**Material**

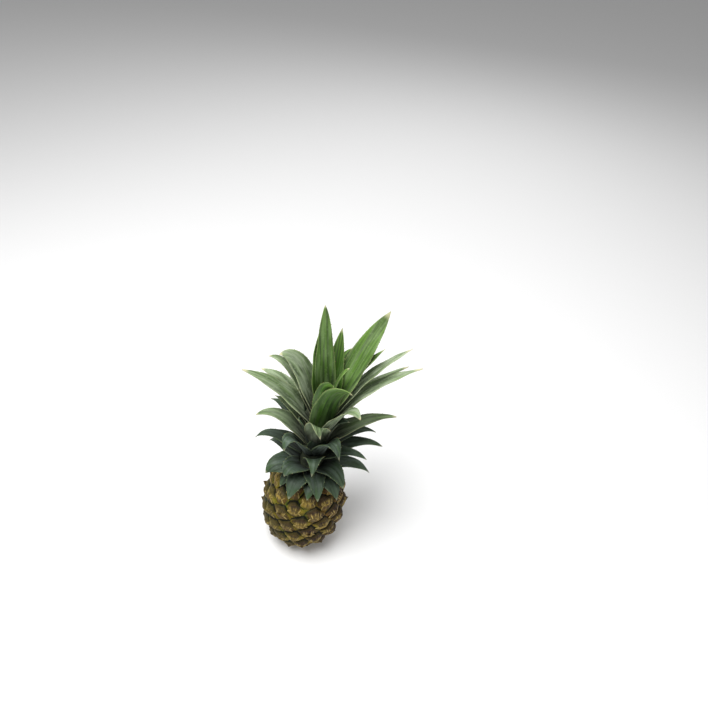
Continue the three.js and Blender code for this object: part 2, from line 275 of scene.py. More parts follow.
def eye_relief(edge, across, up, seed):
    """Rise of the rind over the grooves: a boss that stands proudest at its upper rim, with a broad
    pad of dry sepals on it. The pad's pleats fan up from the eye's foot, and its middle is a pit."""
    sheer = 0.55 + 0.45 * smooth(np.abs(up) / SHEER_FROM)
    boss = 1 - sheer * (1 - smooth(edge / GROOVE_WIDTH) ** 0.6)
    way = np.hypot(across, up) / EYE_REACH
    dome = np.clip(1 - way**2, 0, 1)
    beak = np.exp(-((np.hypot(across, up - 0.0004) / BEAK_SIZE) ** 2))
    rim = np.exp(-(((edge - RIM_IN) / RIM_WIDTH) ** 2)) * smooth((up / EYE_REACH + 0.5) / 0.9)
    pad = smooth((1 - np.hypot(across / PAD_HALF_WIDTH, (up - PAD_UP) / PAD_HALF_HEIGHT)) / 0.3)
    fan = np.arctan2(across, up + FAN_FOOT)
    wavy = np.cos(fan * 61 + 2.5 * np.sin(up * 1500 + 9 * seed))
    pleat = pad * (np.cos(fan * 29 + 6 * seed) + wavy) / 2
    pit = np.exp(-((np.hypot(across * 0.7, up - PIT_UP) / PIT_SIZE) ** 2))
    rise = EYE_RISE * (0.88 + 0.24 * seed) * (0.4 * boss + 0.72 * dome * smooth(edge / 0.005))
    rise += 0.0004 * rim + 0.0007 * beak + 0.0003 * pad + boss * 0.0011 * up / EYE_REACH
    rise += PLEAT_DEPTH * pleat - PIT_DEPTH * pit
    return rise, pad, pit, fan


def rolling(points, scale, seed, waves=24):
    """Smooth random numbers about 0 over space, the same on every run."""
    draw = np.random.default_rng(seed)
    ways = draw.normal(size=(waves, 3)) * scale
    starts = draw.uniform(0, 2 * np.pi, waves)
    return np.cos(points @ ways.T + starts).sum(axis=1) * np.sqrt(2 / waves)


def grid_faces(rows, columns, first=0):
    """Quads between rows of points that close on themselves, facing outwards going up."""
    j, k = np.meshgrid(np.arange(rows - 1), np.arange(columns), indexing="ij")
    a = first + j * columns + k
    b = first + j * columns + (k + 1) % columns
    return np.stack([a, b, b + columns, a + columns], -1).reshape(-1, 4)


def capped_rings(name, vertices, rows, columns):
    """A closed piece from rows of points, bottom to top, with a flat cap at each end."""
    last = (rows - 1) * columns
    caps = [list(range(columns))[::-1], list(range(last, last + columns))]
    return mesh_object(name, vertices, [*grid_faces(rows, columns), *caps])


def point_attribute(made, name, values):
    layer = made.data.attributes.new(name, "FLOAT", "POINT")
    layer.data.foreach_set("value", np.asarray(values, dtype=np.float32))


def vector_attribute(made, name, values):
    layer = made.data.attributes.new(name, "FLOAT_VECTOR", "POINT")
    layer.data.foreach_set("vector", np.asarray(values, dtype=np.float32).ravel())


def build_rind():
    azimuth = np.arange(RIND_COLUMNS) / RIND_COLUMNS * 2 * np.pi
    low = np.interp(0, barrel["height"], barrel["length"])
    high = np.interp(FRUIT_HEIGHT, barrel["height"], barrel["length"])
    levels = read_barrel("length", np.linspace(low, high, RIND_ROWS), "sphere")
    turn, level = np.meshgrid(azimuth, levels)
    point = on_sphere(turn.ravel(), level.ravel())
    eye, edge, across, up = eye_net(point)
    tints = np.random.default_rng(11).uniform(size=EYES)
    edge = np.maximum(edge + EDGE_WOBBLE * rolling(point, 22, seed=5) - 0.0001, 0)
    rise, pad, pit, fan = eye_relief(edge, across, up, tints[eye])
    rise *= eye_fullness[eye]
    rise += FINE_WAVES * rolling(point, 40, seed=3) + BROAD_WAVES * rolling(point, 9, seed=4)
    place, _ = on_fruit(point, rise)
    place[:, 2] = np.clip(place[:, 2], 0, FRUIT_HEIGHT)

    def ring(radius, height):
        flat = outward(azimuth) * radius
        flat[:, 2] = height
        flat[:, 0] += FRUIT_LEAN * height
        return flat

    rim = STALK_RADIUS + GAP
    top = STALK_DEPTH + GAP
    below = [ring(0.0001, top), ring(rim, top), ring(rim, 0), ring((rim + 0.0154) / 2, 0)]
    above = [ring(0.011, FRUIT_HEIGHT), ring(0.0001, FRUIT_HEIGHT)]
    vertices = np.concatenate([*below, place, *above])
    made = capped_rings("rind", vertices, len(below) + RIND_ROWS + len(above), RIND_COLUMNS)
    start, end = len(below) * RIND_COLUMNS, len(above) * RIND_COLUMNS
    arch = smooth((up - 0.001) / 0.0045)

    def whole(values, outside=0.0):
        return np.pad(values, (start, end), constant_values=outside)

    layers = {
        # Grooves darkened, wider and heavier over each eye's top: partly dirt, partly painted shade.
        "groove": (1 - smooth(edge / (0.0008 + 0.0008 * arch))) * (0.4 + 0.6 * arch),
        # Painted shade: a dark fade from each groove into the eye, strongest over the eye's top.
        "groove_shade": np.exp(-edge / GROOVE_SHADE_WIDTH) * (0.35 + 0.65 * arch),
        "shoulder": 1 - smooth((edge - 0.0003) / 0.0015),
        "pad": pad,
        "pit": pit,
        "upper": smooth((up / EYE_REACH + 0.3) / 1.1),
    }
    for layer, values in layers.items():
        point_attribute(made, layer, whole(values))
    point_attribute(made, "tint", whole(tints[eye], 0.5))
    pad_map = np.stack([PAD_SPREAD * fan + 0.1 * eye, up, 0 * up], -1)
    vector_attribute(made, "pad_map", np.pad(pad_map, ((start, end), (0, 0))))
    return made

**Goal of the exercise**
Repeat the material word for word, in full.

**Exercise output**
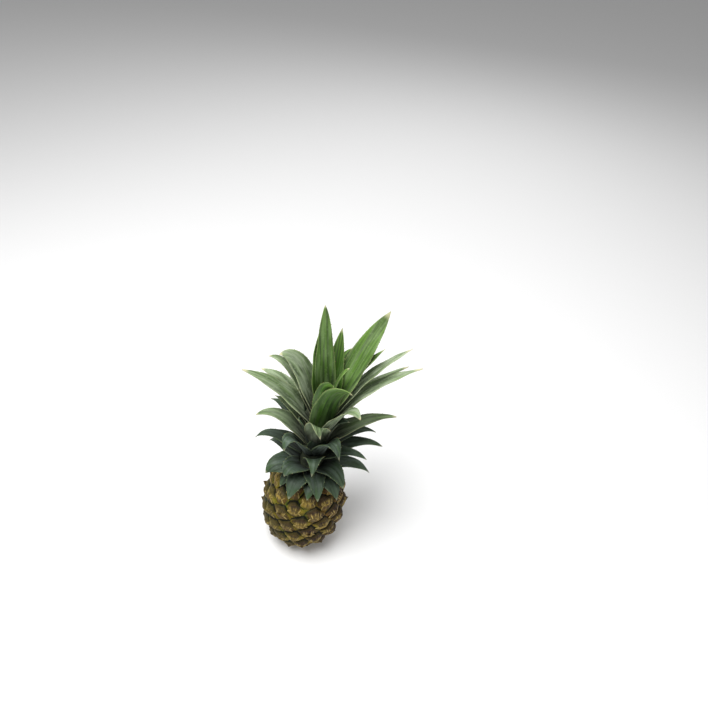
Continue the three.js and Blender code for this object: part 2, from line 275 of scene.py. More parts follow.
def eye_relief(edge, across, up, seed):
    """Rise of the rind over the grooves: a boss that stands proudest at its upper rim, with a broad
    pad of dry sepals on it. The pad's pleats fan up from the eye's foot, and its middle is a pit."""
    sheer = 0.55 + 0.45 * smooth(np.abs(up) / SHEER_FROM)
    boss = 1 - sheer * (1 - smooth(edge / GROOVE_WIDTH) ** 0.6)
    way = np.hypot(across, up) / EYE_REACH
    dome = np.clip(1 - way**2, 0, 1)
    beak = np.exp(-((np.hypot(across, up - 0.0004) / BEAK_SIZE) ** 2))
    rim = np.exp(-(((edge - RIM_IN) / RIM_WIDTH) ** 2)) * smooth((up / EYE_REACH + 0.5) / 0.9)
    pad = smooth((1 - np.hypot(across / PAD_HALF_WIDTH, (up - PAD_UP) / PAD_HALF_HEIGHT)) / 0.3)
    fan = np.arctan2(across, up + FAN_FOOT)
    wavy = np.cos(fan * 61 + 2.5 * np.sin(up * 1500 + 9 * seed))
    pleat = pad * (np.cos(fan * 29 + 6 * seed) + wavy) / 2
    pit = np.exp(-((np.hypot(across * 0.7, up - PIT_UP) / PIT_SIZE) ** 2))
    rise = EYE_RISE * (0.88 + 0.24 * seed) * (0.4 * boss + 0.72 * dome * smooth(edge / 0.005))
    rise += 0.0004 * rim + 0.0007 * beak + 0.0003 * pad + boss * 0.0011 * up / EYE_REACH
    rise += PLEAT_DEPTH * pleat - PIT_DEPTH * pit
    return rise, pad, pit, fan


def rolling(points, scale, seed, waves=24):
    """Smooth random numbers about 0 over space, the same on every run."""
    draw = np.random.default_rng(seed)
    ways = draw.normal(size=(waves, 3)) * scale
    starts = draw.uniform(0, 2 * np.pi, waves)
    return np.cos(points @ ways.T + starts).sum(axis=1) * np.sqrt(2 / waves)


def grid_faces(rows, columns, first=0):
    """Quads between rows of points that close on themselves, facing outwards going up."""
    j, k = np.meshgrid(np.arange(rows - 1), np.arange(columns), indexing="ij")
    a = first + j * columns + k
    b = first + j * columns + (k + 1) % columns
    return np.stack([a, b, b + columns, a + columns], -1).reshape(-1, 4)


def capped_rings(name, vertices, rows, columns):
    """A closed piece from rows of points, bottom to top, with a flat cap at each end."""
    last = (rows - 1) * columns
    caps = [list(range(columns))[::-1], list(range(last, last + columns))]
    return mesh_object(name, vertices, [*grid_faces(rows, columns), *caps])


def point_attribute(made, name, values):
    layer = made.data.attributes.new(name, "FLOAT", "POINT")
    layer.data.foreach_set("value", np.asarray(values, dtype=np.float32))


def vector_attribute(made, name, values):
    layer = made.data.attributes.new(name, "FLOAT_VECTOR", "POINT")
    layer.data.foreach_set("vector", np.asarray(values, dtype=np.float32).ravel())


def build_rind():
    azimuth = np.arange(RIND_COLUMNS) / RIND_COLUMNS * 2 * np.pi
    low = np.interp(0, barrel["height"], barrel["length"])
    high = np.interp(FRUIT_HEIGHT, barrel["height"], barrel["length"])
    levels = read_barrel("length", np.linspace(low, high, RIND_ROWS), "sphere")
    turn, level = np.meshgrid(azimuth, levels)
    point = on_sphere(turn.ravel(), level.ravel())
    eye, edge, across, up = eye_net(point)
    tints = np.random.default_rng(11).uniform(size=EYES)
    edge = np.maximum(edge + EDGE_WOBBLE * rolling(point, 22, seed=5) - 0.0001, 0)
    rise, pad, pit, fan = eye_relief(edge, across, up, tints[eye])
    rise *= eye_fullness[eye]
    rise += FINE_WAVES * rolling(point, 40, seed=3) + BROAD_WAVES * rolling(point, 9, seed=4)
    place, _ = on_fruit(point, rise)
    place[:, 2] = np.clip(place[:, 2], 0, FRUIT_HEIGHT)

    def ring(radius, height):
        flat = outward(azimuth) * radius
        flat[:, 2] = height
        flat[:, 0] += FRUIT_LEAN * height
        return flat

    rim = STALK_RADIUS + GAP
    top = STALK_DEPTH + GAP
    below = [ring(0.0001, top), ring(rim, top), ring(rim, 0), ring((rim + 0.0154) / 2, 0)]
    above = [ring(0.011, FRUIT_HEIGHT), ring(0.0001, FRUIT_HEIGHT)]
    vertices = np.concatenate([*below, place, *above])
    made = capped_rings("rind", vertices, len(below) + RIND_ROWS + len(above), RIND_COLUMNS)
    start, end = len(below) * RIND_COLUMNS, len(above) * RIND_COLUMNS
    arch = smooth((up - 0.001) / 0.0045)

    def whole(values, outside=0.0):
        return np.pad(values, (start, end), constant_values=outside)

    layers = {
        # Grooves darkened, wider and heavier over each eye's top: partly dirt, partly painted shade.
        "groove": (1 - smooth(edge / (0.0008 + 0.0008 * arch))) * (0.4 + 0.6 * arch),
        # Painted shade: a dark fade from each groove into the eye, strongest over the eye's top.
        "groove_shade": np.exp(-edge / GROOVE_SHADE_WIDTH) * (0.35 + 0.65 * arch),
        "shoulder": 1 - smooth((edge - 0.0003) / 0.0015),
        "pad": pad,
        "pit": pit,
        "upper": smooth((up / EYE_REACH + 0.3) / 1.1),
    }
    for layer, values in layers.items():
        point_attribute(made, layer, whole(values))
    point_attribute(made, "tint", whole(tints[eye], 0.5))
    pad_map = np.stack([PAD_SPREAD * fan + 0.1 * eye, up, 0 * up], -1)
    vector_attribute(made, "pad_map", np.pad(pad_map, ((start, end), (0, 0))))
    return made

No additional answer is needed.